▶ **GOAL OF THE EXERCISE**
Output the data below in full, byte for byte. Nothing may differ.

▶ **GIVEN DATA**

###

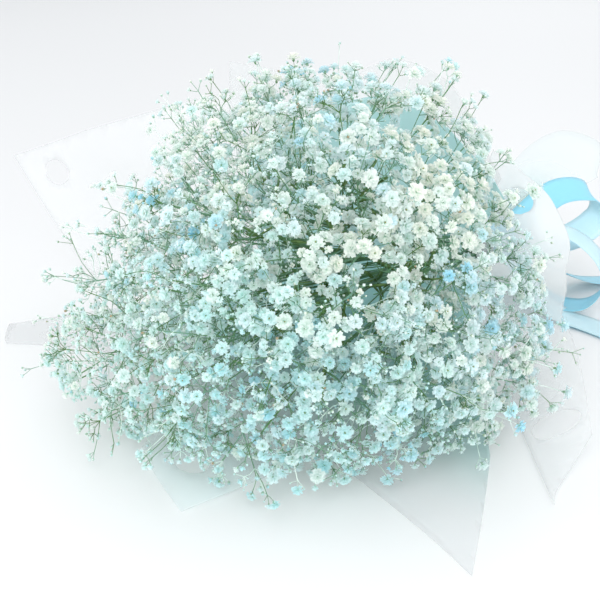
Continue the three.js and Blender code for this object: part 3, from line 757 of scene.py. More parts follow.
def grow_stem(stem):
    slot = np.array([stem["cut"][0], 0, stem["cut"][2]])
    leaves, heads = slot + [0, -COLLAR, 0], slot + [0, -STRAIGHT_RUN, 0]
    crown = toward_head(np.mean([spray["at"] for spray in stem["sprays"]], axis=0), CROWN_DEPTH)

    def bend(t):
        return leaves * (1 - t) ** 2 + heads * 2 * t * (1 - t) + crown * t * t

    groups = [(g, toward_head(np.mean([s["at"] for s in g], axis=0), HUB_DEPTH))
              for g in stem["groups"]]
    groups.sort(key=lambda pair: -np.linalg.norm(pair[1] - crown))
    branches = []
    for k, (group, hub) in enumerate(groups):
        last = k == len(groups) - 1
        share = 1.0 if last else FIRST_JOINT + (1.0 - FIRST_JOINT) * k / (len(groups) - 1)
        joint = bend(share)
        tangent = unit(bend(min(share + 0.01, 1.01)) - bend(share - 0.01))
        elbow = joint + (hub - joint) * ELBOW_SHARE
        elbow = elbow + tangent * ELBOW_LEAN * np.linalg.norm(hub - joint)
        leader = max(group, key=lambda spray: np.linalg.norm(spray["at"] - joint))
        neck = neck_of(hub, leader)
        start = [stem["cut"], leaves, *(bend(t) for t in BEND_POINTS)] if last else [joint]
        others = [spray for spray in group if spray is not leader]
        branches.append({
            "path": [*start, elbow, hub, neck], "spray": leader, "main": last,
            "twigs": forks_of([elbow, hub, neck], others),
        })
    return branches


for stem in stems:
    stem["branches"] = grow_stem(stem)
print("branches:", sum(len(stem["branches"]) for stem in stems))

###

▶ **RESPONSE TO THIS TASK**
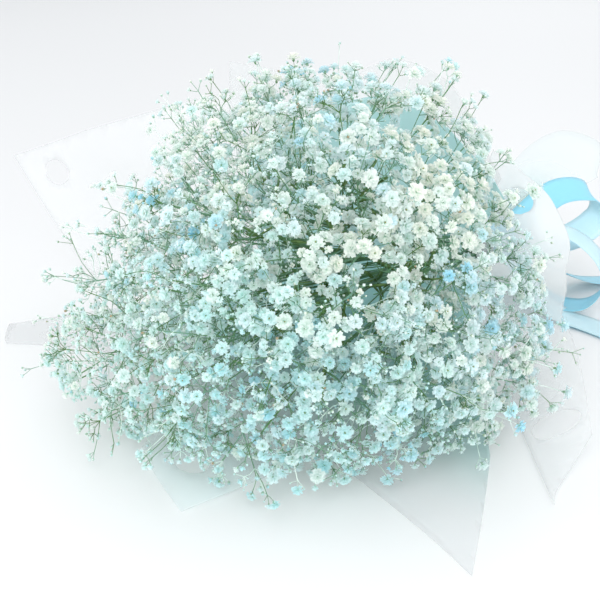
Continue the three.js and Blender code for this object: part 3, from line 757 of scene.py. More parts follow.
def grow_stem(stem):
    slot = np.array([stem["cut"][0], 0, stem["cut"][2]])
    leaves, heads = slot + [0, -COLLAR, 0], slot + [0, -STRAIGHT_RUN, 0]
    crown = toward_head(np.mean([spray["at"] for spray in stem["sprays"]], axis=0), CROWN_DEPTH)

    def bend(t):
        return leaves * (1 - t) ** 2 + heads * 2 * t * (1 - t) + crown * t * t

    groups = [(g, toward_head(np.mean([s["at"] for s in g], axis=0), HUB_DEPTH))
              for g in stem["groups"]]
    groups.sort(key=lambda pair: -np.linalg.norm(pair[1] - crown))
    branches = []
    for k, (group, hub) in enumerate(groups):
        last = k == len(groups) - 1
        share = 1.0 if last else FIRST_JOINT + (1.0 - FIRST_JOINT) * k / (len(groups) - 1)
        joint = bend(share)
        tangent = unit(bend(min(share + 0.01, 1.01)) - bend(share - 0.01))
        elbow = joint + (hub - joint) * ELBOW_SHARE
        elbow = elbow + tangent * ELBOW_LEAN * np.linalg.norm(hub - joint)
        leader = max(group, key=lambda spray: np.linalg.norm(spray["at"] - joint))
        neck = neck_of(hub, leader)
        start = [stem["cut"], leaves, *(bend(t) for t in BEND_POINTS)] if last else [joint]
        others = [spray for spray in group if spray is not leader]
        branches.append({
            "path": [*start, elbow, hub, neck], "spray": leader, "main": last,
            "twigs": forks_of([elbow, hub, neck], others),
        })
    return branches


for stem in stems:
    stem["branches"] = grow_stem(stem)
print("branches:", sum(len(stem["branches"]) for stem in stems))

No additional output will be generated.